The setup is relatively simple — GOTPass asks users to draw a pattern atop a four by four grid (hearkening to Android’s pattern locks). Then, they choose an emoji-type icon from a grid of 30 such images. Once they’ve chosen four different emojis (from four different grinds), they’ll have a brand new “password.”

The usage process, on the other hand, is a bit more complex. To log in, you’ll provide a username, then draw your pattern, then correctly identify two of the four emojis you previously chose from the 16 different possibilities displayed. Once you’ve proven that you are, in fact, the person you claim to be, you’ll be granted a one-time passcode. Sure, it seems like quite a bit of work, but when you’re looking to protect your identity, it’s an easy trade-off. And really, it probably takes no more time than a 2-factor authentication.

Impressively, in 690 initial tests of the GOTPass system, only 3.33 percent of attempted hacks proved successful. Says Alsiari, “The GOTPass system is easy to use and implement, while at the same time offering users confidence that their information is being held securely.”

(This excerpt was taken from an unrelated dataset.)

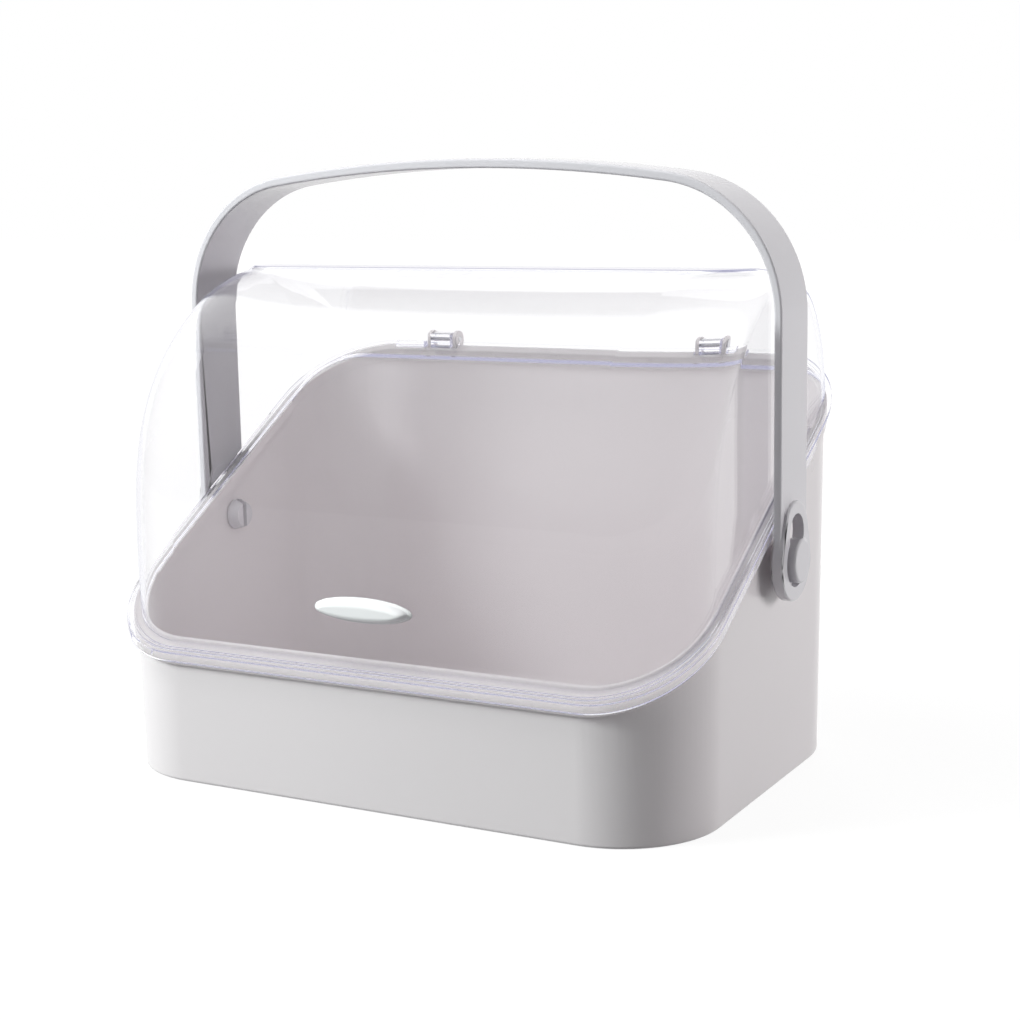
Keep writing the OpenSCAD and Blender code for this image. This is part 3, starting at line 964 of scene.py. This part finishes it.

Dr Maria Papadaki, Lecturer in Network Security at Plymouth University and director of the PhD research study, agreed, noting, “In order for online security to be strong it needs to be difficult to hack, and we have demonstrated that using a combination of graphics and one-time password can achieve that. This also provides a low cost alternative to existing token-based multi-factor systems, which require the development and distribution of expensive hardware devices. We are now planning further tests to assess the long-term effectiveness of the GOTPass system, and more detailed aspects of usability.”